Keith Stanley: Got it. Second question, just wanted to follow up on the earlier one on Mississippi Crossing. So if you're six months early on that project and potentially on some of the other bigger ones, given the regulatory environment, would your contracts kick in and you'd have pretty close to a full financial contribution right away at that earlier date, or is that not the case?
Kim Dang: It's a project-by-project analysis. In this case, the answer is no, the customers don't have to take it at that point in time. They can. I mean, they can elect to take it, but they don't have to.
I would say that being early on the regulatory front does not directly translate into day-for-day on the in-service. It's going to depend on the project because once you move back that regulatory once you get sooner approval from a regulatory perspective, you have to think about when you're getting pipe and when you're getting compression. And so, for example, we haven't seen that translate into much of an earlier date on South System 4 at this point in time. So it's project-by-project. But if our customers don't want that capacity, it will be available for us to use during that time.
Sital Mody: And given the macro environment, Keith, I mean, when you just think about the demand profiles that are coming our way, it's just you look at that as an opportunity to sell in the secondary markets.
Keith Stanley: Right. Got it. Thank you.
Operator: Thank you.
Operator: Our next caller is Manav Gupta with UBS. Your line is open, sir.
Manav Gupta: Firstly, congrats on all the upgrades from rating agencies. It reflects the strong quality of the management and execution. I wanted to ask you about the Florida Gas Transmission projects, both the projects. How did these come about? Can you give us more details? And in the last one year, what we have seen is you announce a project and then end up upsizing it. So if you could talk about the possibility of some upsizing here for these projects.

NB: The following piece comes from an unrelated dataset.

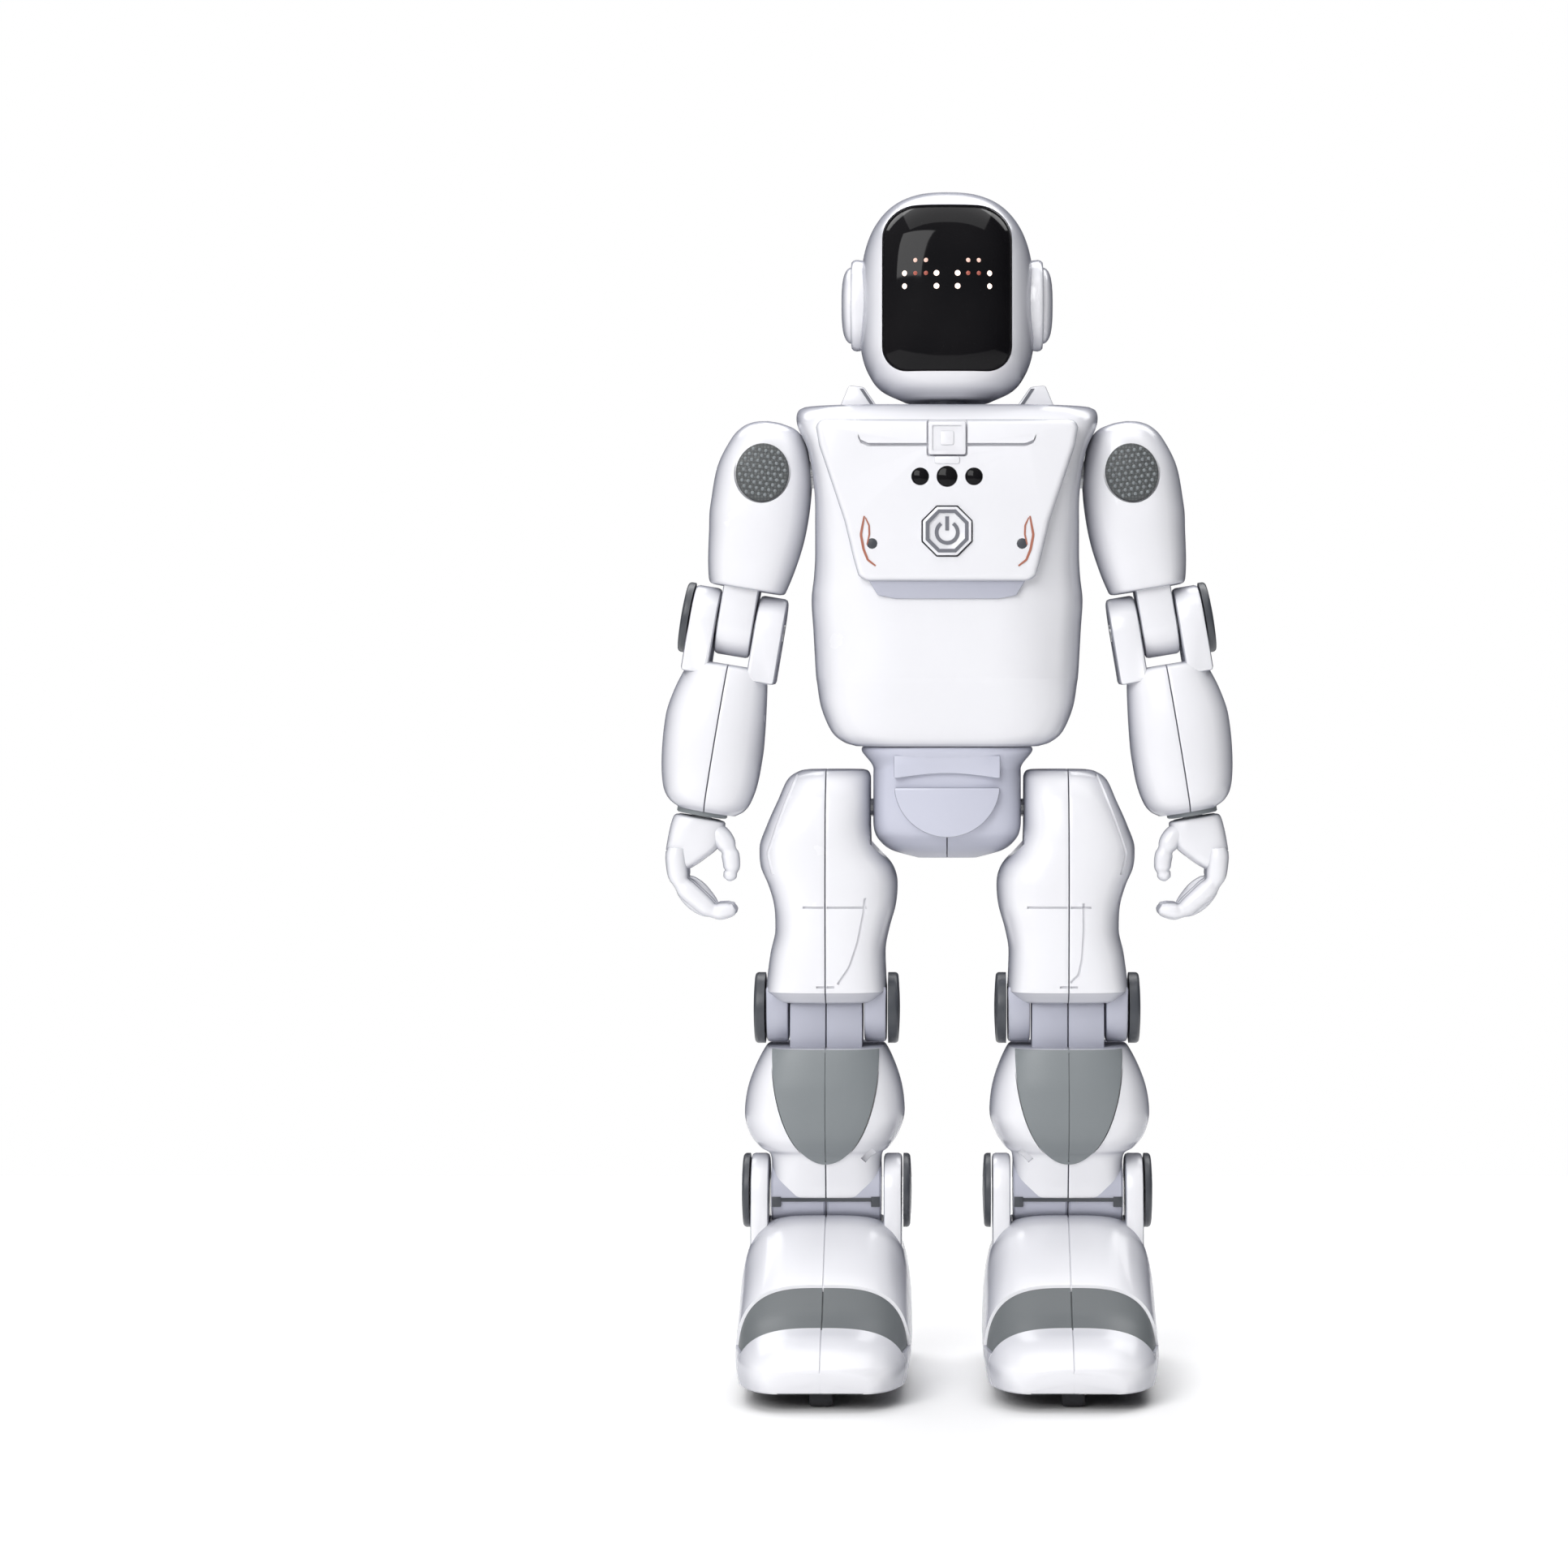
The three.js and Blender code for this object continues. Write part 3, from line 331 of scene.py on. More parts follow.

Sital Mody: So Manav, this is Sze Lai. So just in terms of the project itself, as you know, we're not the operator. Energy Transfer is the operator. So we'll let them talk about how it came about on the call. We've been working with them closely. Thematically, it's the same themes we've been talking about in the Southeast.

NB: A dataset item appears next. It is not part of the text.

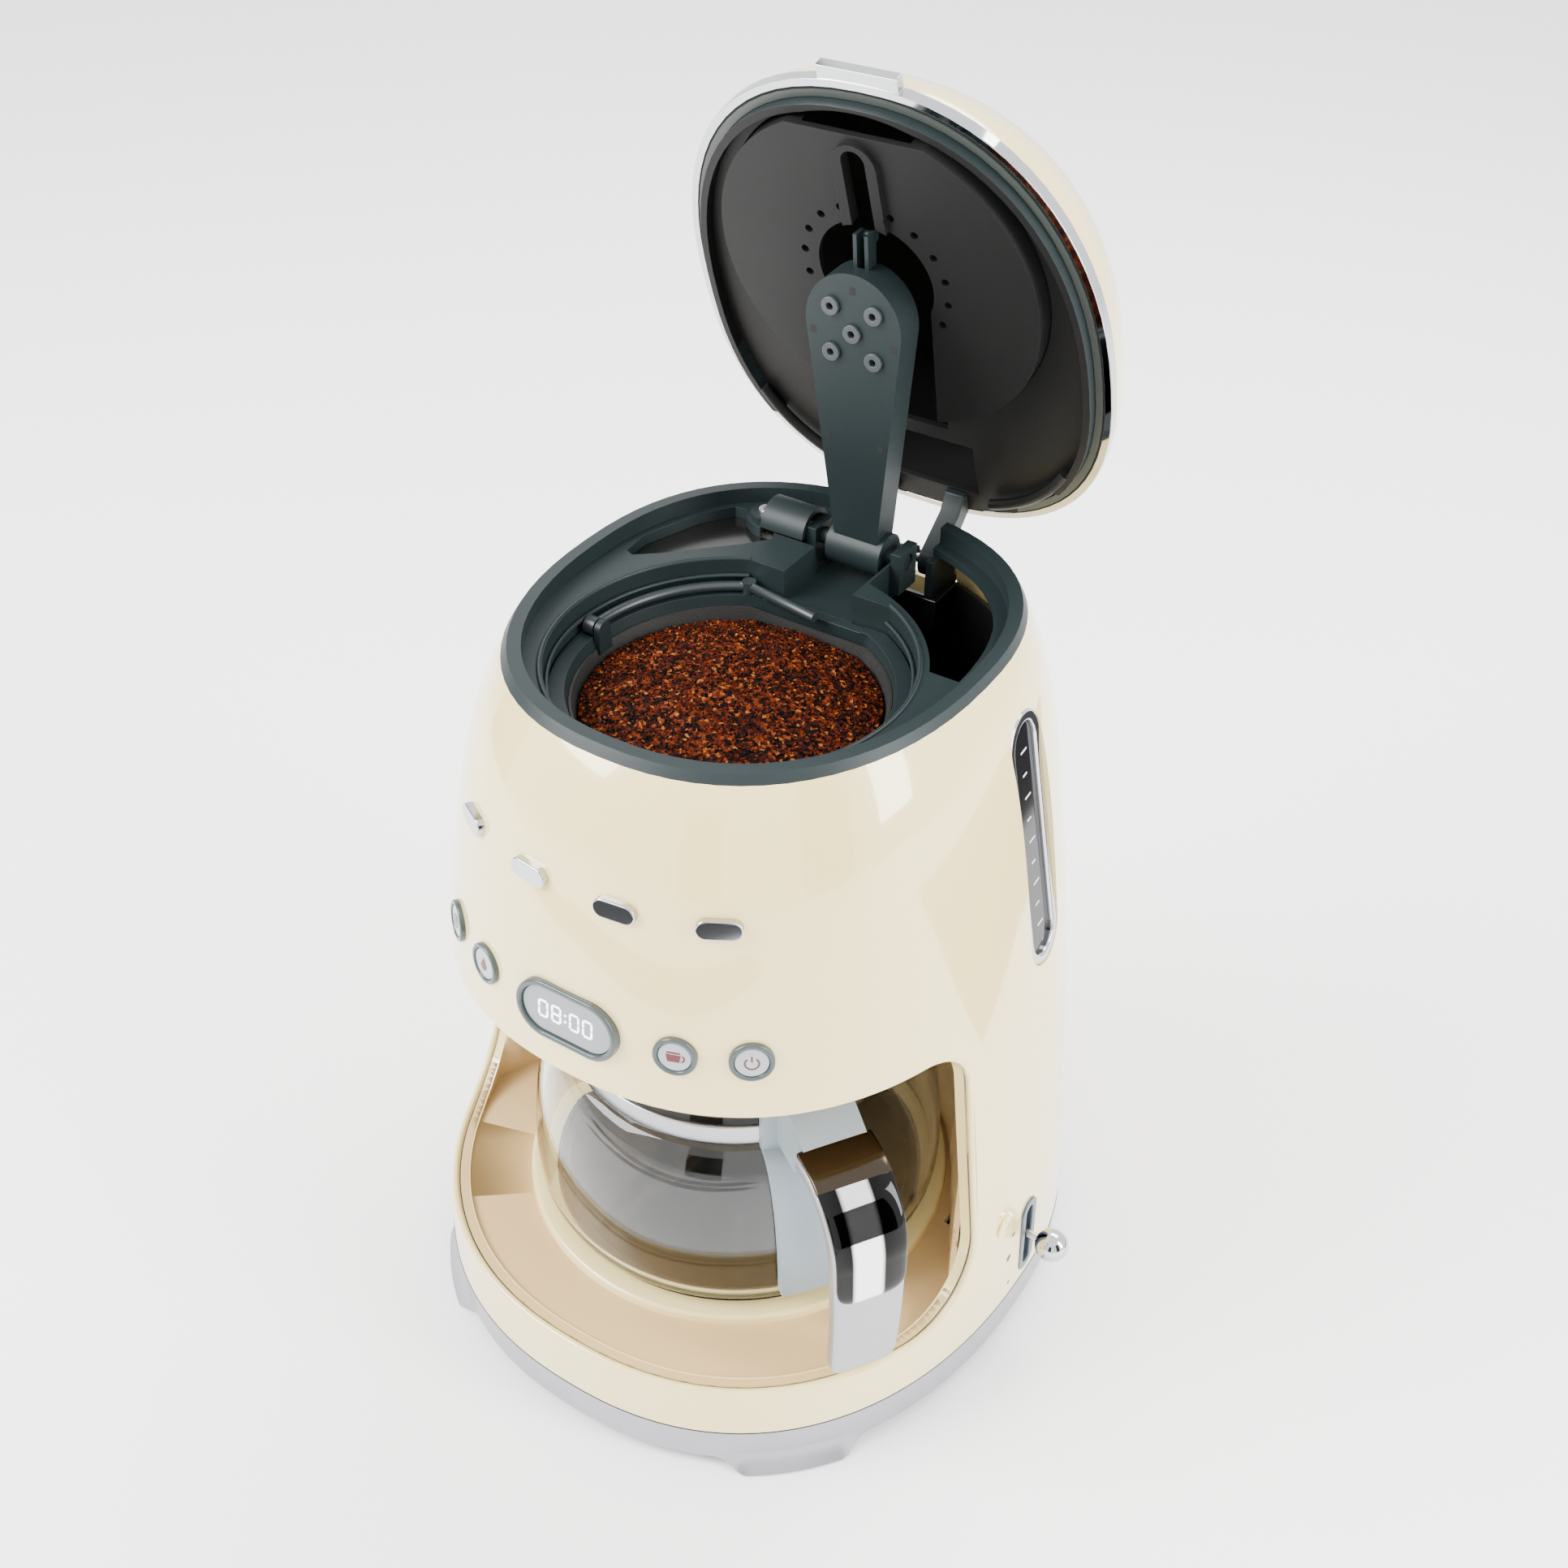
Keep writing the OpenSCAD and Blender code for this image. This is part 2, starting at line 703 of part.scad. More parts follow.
plate_low = 290.7;
slot_front = -77;
slot_back = -42;
module lid_plate() {
    color("#2c2f31") swing_lid() difference() {
        union() {
            intersection() {
                union() {
                    disc(59, plate_low, plate_low + 2.2, -27.3);
                    difference() {
                        disc(59, plate_low, lid_low + 2.4, -27.3);
                        disc(57, plate_low - 1, lid_low + 3, -27.3);
                    }
                }
                block([-70, -81, 280], [70, 60, 310]);
            }
            block([-8, slot_front + 6, plate_low - 2], [8, slot_back + 2, plate_low + 1]);
            translate([0, slot_front + 6, plate_low - 2]) cylinder(r = 8, h = 3);
        }
        block([-4.2, slot_front + 4.2, 280], [4.2, slot_back, 310]);
        translate([0, slot_front + 4.2, 280]) cylinder(r = 4.2, h = 30);
        translate([0, 0, 280]) linear_extrude(30) recess_plan(0.8);
        for (a = [20 : 20 : 340]) if (abs(a - 180) > 35)
            translate([26.5 * sin(a + 180), -28.6 + 26.5 * cos(a + 180), 280]) cylinder(r = 1.4, h = 20);
    }
}

module lid_hinge_arms() {
    color("#2f3b3e") swing_lid() for (x = [-15, 15]) difference() {
        union() {
            rod_x(6, x, 8, hinge_y, hinge_z);
            translate([x, 0, 0]) along_x(8) polygon([[hinge_y - 5.6, hinge_z - 2], [hinge_y + 5, hinge_z + 3],
                [hinge_y - 4, 291], [79, lid_low + 0.2], [70, lid_low + 0.2], [70, 295], [75, 290]]);
        }
        rod_x(2.56, x, 10, hinge_y, hinge_z);
    }
}

// ---- Shower arm, drawn upright along +Z from its pivot and then leant --------

module lean_arm() {
    translate([0, arm_y, arm_z]) rotate([arm_lean, 0, 0]) children();
}

// Extrudes an (X, Z) outline of the arm between two depths
module arm_slab(y0, y1) {
    translate([0, y1, 0]) rotate([90, 0, 0]) linear_extrude(y1 - y0) children();
}

module arm_outline(grow = 0) {
    translate([0, arm_reach + 2]) circle(18 + grow);
    polygon([[-8 - grow, 0], [8 + grow, 0], [17.9 + grow, arm_reach], [-17.9 - grow, arm_reach]]);
}

nozzle_spots = [[0, 0], [-8, 8], [8, 8], [-8, -8], [8, -8]];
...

We see that as a growth area just broadly. This is just another example of us getting incremental infrastructure to an area where there is significant growth. There's also a resiliency component there with the two projects. We think it makes sense in terms of whether or not the project gets upsized. We're in the process of having an open season right now. That open season closes here, I think, 5 February, if I'm not mistaken. Based on the interest there, is it possible to upsize? Yes, if there's a demand for it.
Kim Dang: Yeah. I'd say both those projects are backed by long-term contracts with creditworthy counterparties. So, I mean, they are right down the road for us.
Manav Gupta: Perfect.
My quick follow-up here is, at the start of the call, you mentioned that the Q4 turned out to be stronger than what you thought when you announced your Q3 results. So help us understand some of those tailwinds which help you drive the beat in Q4. And are those still persistent out there? So should Q1 also turn out pretty strong? If you could talk about that.
Kim Dang: Sure. So, I mean, it was across the gas network. It was our interstate pipes. And it was one of our gathering assets. And so, as we said before, when you have and.